Problem to solve: From the first line of the data below, copy each line up to the one containing "SOFT_BOX_DISTANCE = 1.2", and include that line too.

### Information shown

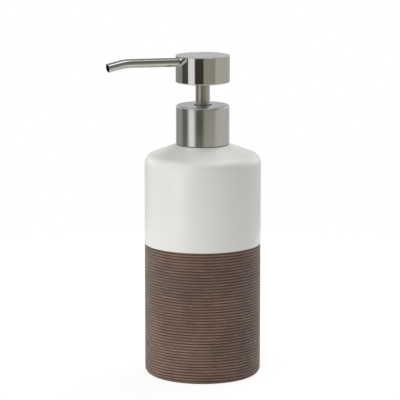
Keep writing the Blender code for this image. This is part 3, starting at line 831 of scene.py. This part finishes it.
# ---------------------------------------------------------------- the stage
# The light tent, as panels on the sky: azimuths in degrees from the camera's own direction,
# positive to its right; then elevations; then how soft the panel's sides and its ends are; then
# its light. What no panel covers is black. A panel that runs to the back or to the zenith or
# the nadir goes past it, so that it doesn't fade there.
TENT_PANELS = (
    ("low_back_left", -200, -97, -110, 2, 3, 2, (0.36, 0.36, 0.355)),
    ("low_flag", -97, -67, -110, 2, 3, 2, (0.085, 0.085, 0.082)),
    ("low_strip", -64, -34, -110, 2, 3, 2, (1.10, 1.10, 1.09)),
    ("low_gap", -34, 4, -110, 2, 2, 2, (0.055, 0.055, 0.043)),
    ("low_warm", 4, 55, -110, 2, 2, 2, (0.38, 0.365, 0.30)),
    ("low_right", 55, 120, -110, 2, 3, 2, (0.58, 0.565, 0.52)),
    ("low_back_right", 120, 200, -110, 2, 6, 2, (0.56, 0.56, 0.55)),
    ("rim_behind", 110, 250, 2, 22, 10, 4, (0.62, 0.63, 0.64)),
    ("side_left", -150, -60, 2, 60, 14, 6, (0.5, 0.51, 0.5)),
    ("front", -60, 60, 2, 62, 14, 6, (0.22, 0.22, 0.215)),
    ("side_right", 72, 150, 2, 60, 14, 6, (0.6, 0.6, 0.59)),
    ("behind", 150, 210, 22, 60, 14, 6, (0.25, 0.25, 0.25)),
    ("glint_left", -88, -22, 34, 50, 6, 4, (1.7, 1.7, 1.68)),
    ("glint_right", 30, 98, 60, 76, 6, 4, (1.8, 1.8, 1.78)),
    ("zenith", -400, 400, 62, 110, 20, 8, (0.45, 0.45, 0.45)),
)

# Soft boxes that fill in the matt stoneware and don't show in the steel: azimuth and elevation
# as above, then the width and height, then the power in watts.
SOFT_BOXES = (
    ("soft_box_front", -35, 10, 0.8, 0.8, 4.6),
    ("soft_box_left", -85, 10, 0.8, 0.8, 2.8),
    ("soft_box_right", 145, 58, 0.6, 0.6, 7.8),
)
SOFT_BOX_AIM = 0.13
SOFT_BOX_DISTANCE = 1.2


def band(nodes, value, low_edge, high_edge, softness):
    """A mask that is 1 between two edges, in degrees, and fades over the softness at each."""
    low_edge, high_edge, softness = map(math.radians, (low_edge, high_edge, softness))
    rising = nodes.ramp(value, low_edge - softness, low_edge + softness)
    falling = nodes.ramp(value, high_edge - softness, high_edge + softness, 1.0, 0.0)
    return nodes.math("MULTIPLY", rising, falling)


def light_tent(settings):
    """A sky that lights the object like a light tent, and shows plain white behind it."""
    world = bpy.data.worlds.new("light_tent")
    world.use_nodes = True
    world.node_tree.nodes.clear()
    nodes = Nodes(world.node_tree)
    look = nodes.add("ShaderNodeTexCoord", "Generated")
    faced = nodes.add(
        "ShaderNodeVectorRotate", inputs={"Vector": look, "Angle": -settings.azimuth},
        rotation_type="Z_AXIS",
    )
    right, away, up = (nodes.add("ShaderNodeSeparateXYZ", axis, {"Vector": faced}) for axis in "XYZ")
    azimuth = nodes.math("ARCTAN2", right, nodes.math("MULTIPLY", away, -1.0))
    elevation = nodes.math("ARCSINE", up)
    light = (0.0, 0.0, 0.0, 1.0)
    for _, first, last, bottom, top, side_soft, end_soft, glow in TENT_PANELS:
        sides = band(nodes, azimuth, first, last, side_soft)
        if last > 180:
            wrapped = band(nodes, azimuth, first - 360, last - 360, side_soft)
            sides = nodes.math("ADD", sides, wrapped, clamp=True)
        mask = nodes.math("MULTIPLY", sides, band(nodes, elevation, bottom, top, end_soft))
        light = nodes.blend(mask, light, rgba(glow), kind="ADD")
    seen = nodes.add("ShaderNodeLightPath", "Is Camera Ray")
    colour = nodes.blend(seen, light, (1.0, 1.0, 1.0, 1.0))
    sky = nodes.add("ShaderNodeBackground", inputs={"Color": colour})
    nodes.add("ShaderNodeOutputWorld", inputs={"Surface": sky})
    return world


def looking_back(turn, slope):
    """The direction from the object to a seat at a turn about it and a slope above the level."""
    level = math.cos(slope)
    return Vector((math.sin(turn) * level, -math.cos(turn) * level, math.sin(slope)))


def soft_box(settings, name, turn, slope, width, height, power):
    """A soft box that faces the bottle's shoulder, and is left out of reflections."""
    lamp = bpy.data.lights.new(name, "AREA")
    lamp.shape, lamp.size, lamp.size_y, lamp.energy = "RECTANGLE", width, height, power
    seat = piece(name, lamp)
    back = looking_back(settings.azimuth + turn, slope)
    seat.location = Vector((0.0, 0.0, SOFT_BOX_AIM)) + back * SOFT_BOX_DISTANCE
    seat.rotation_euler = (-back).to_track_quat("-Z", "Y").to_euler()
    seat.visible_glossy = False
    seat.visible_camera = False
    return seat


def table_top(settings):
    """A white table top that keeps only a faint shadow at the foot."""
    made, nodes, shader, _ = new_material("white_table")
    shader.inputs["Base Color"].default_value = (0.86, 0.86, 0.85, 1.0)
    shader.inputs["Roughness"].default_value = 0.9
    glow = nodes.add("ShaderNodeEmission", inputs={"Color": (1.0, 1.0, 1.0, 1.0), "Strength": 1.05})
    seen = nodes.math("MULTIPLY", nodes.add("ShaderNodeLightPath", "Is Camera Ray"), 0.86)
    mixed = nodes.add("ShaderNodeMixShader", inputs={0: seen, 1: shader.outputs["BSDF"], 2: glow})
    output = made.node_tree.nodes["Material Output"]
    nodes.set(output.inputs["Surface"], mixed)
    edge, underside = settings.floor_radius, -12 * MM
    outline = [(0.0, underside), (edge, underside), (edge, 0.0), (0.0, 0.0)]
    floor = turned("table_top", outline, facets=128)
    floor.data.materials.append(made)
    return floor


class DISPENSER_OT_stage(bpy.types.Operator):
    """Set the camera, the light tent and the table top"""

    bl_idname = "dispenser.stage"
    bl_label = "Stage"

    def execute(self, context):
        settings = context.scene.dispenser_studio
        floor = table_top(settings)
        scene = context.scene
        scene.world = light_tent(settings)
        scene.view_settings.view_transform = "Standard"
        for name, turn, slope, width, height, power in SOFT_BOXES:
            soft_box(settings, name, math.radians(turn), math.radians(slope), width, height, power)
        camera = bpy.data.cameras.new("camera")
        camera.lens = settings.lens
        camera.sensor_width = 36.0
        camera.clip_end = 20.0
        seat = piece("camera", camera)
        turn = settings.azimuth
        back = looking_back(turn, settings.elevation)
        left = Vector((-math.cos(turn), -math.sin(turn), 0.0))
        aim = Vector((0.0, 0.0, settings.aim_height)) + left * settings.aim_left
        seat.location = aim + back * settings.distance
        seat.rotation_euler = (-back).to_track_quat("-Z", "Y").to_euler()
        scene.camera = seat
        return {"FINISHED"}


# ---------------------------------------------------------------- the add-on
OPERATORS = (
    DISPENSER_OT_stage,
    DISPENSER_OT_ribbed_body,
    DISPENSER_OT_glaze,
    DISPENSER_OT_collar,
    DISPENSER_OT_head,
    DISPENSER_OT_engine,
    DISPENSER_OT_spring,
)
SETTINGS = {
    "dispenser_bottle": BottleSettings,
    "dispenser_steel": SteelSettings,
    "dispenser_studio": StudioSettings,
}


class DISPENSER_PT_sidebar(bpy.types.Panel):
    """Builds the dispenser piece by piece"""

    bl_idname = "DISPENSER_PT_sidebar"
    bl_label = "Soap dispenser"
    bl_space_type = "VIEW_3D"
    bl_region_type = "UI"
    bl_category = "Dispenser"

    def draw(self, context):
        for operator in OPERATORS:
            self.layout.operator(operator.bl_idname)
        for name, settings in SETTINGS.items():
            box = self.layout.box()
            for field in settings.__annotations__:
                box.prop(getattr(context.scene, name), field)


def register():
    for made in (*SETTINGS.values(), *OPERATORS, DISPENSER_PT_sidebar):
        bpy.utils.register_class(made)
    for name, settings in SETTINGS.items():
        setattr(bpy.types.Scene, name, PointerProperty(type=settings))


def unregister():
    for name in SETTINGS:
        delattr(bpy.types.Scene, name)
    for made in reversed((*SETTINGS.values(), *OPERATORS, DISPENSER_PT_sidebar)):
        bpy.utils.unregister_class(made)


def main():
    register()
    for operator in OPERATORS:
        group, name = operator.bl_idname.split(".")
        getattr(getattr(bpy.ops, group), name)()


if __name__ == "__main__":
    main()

######

Completed exercise:
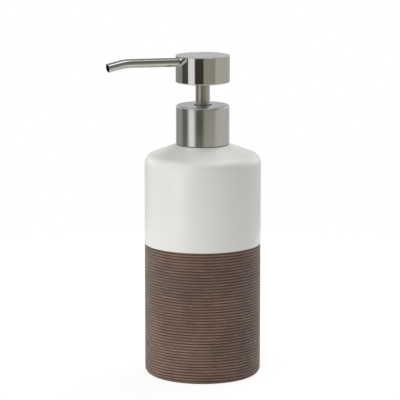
Keep writing the Blender code for this image. This is part 3, starting at line 831 of scene.py. This part finishes it.
# ---------------------------------------------------------------- the stage
# The light tent, as panels on the sky: azimuths in degrees from the camera's own direction,
# positive to its right; then elevations; then how soft the panel's sides and its ends are; then
# its light. What no panel covers is black. A panel that runs to the back or to the zenith or
# the nadir goes past it, so that it doesn't fade there.
TENT_PANELS = (
    ("low_back_left", -200, -97, -110, 2, 3, 2, (0.36, 0.36, 0.355)),
    ("low_flag", -97, -67, -110, 2, 3, 2, (0.085, 0.085, 0.082)),
    ("low_strip", -64, -34, -110, 2, 3, 2, (1.10, 1.10, 1.09)),
    ("low_gap", -34, 4, -110, 2, 2, 2, (0.055, 0.055, 0.043)),
    ("low_warm", 4, 55, -110, 2, 2, 2, (0.38, 0.365, 0.30)),
    ("low_right", 55, 120, -110, 2, 3, 2, (0.58, 0.565, 0.52)),
    ("low_back_right", 120, 200, -110, 2, 6, 2, (0.56, 0.56, 0.55)),
    ("rim_behind", 110, 250, 2, 22, 10, 4, (0.62, 0.63, 0.64)),
    ("side_left", -150, -60, 2, 60, 14, 6, (0.5, 0.51, 0.5)),
    ("front", -60, 60, 2, 62, 14, 6, (0.22, 0.22, 0.215)),
    ("side_right", 72, 150, 2, 60, 14, 6, (0.6, 0.6, 0.59)),
    ("behind", 150, 210, 22, 60, 14, 6, (0.25, 0.25, 0.25)),
    ("glint_left", -88, -22, 34, 50, 6, 4, (1.7, 1.7, 1.68)),
    ("glint_right", 30, 98, 60, 76, 6, 4, (1.8, 1.8, 1.78)),
    ("zenith", -400, 400, 62, 110, 20, 8, (0.45, 0.45, 0.45)),
)

# Soft boxes that fill in the matt stoneware and don't show in the steel: azimuth and elevation
# as above, then the width and height, then the power in watts.
SOFT_BOXES = (
    ("soft_box_front", -35, 10, 0.8, 0.8, 4.6),
    ("soft_box_left", -85, 10, 0.8, 0.8, 2.8),
    ("soft_box_right", 145, 58, 0.6, 0.6, 7.8),
)
SOFT_BOX_AIM = 0.13
SOFT_BOX_DISTANCE = 1.2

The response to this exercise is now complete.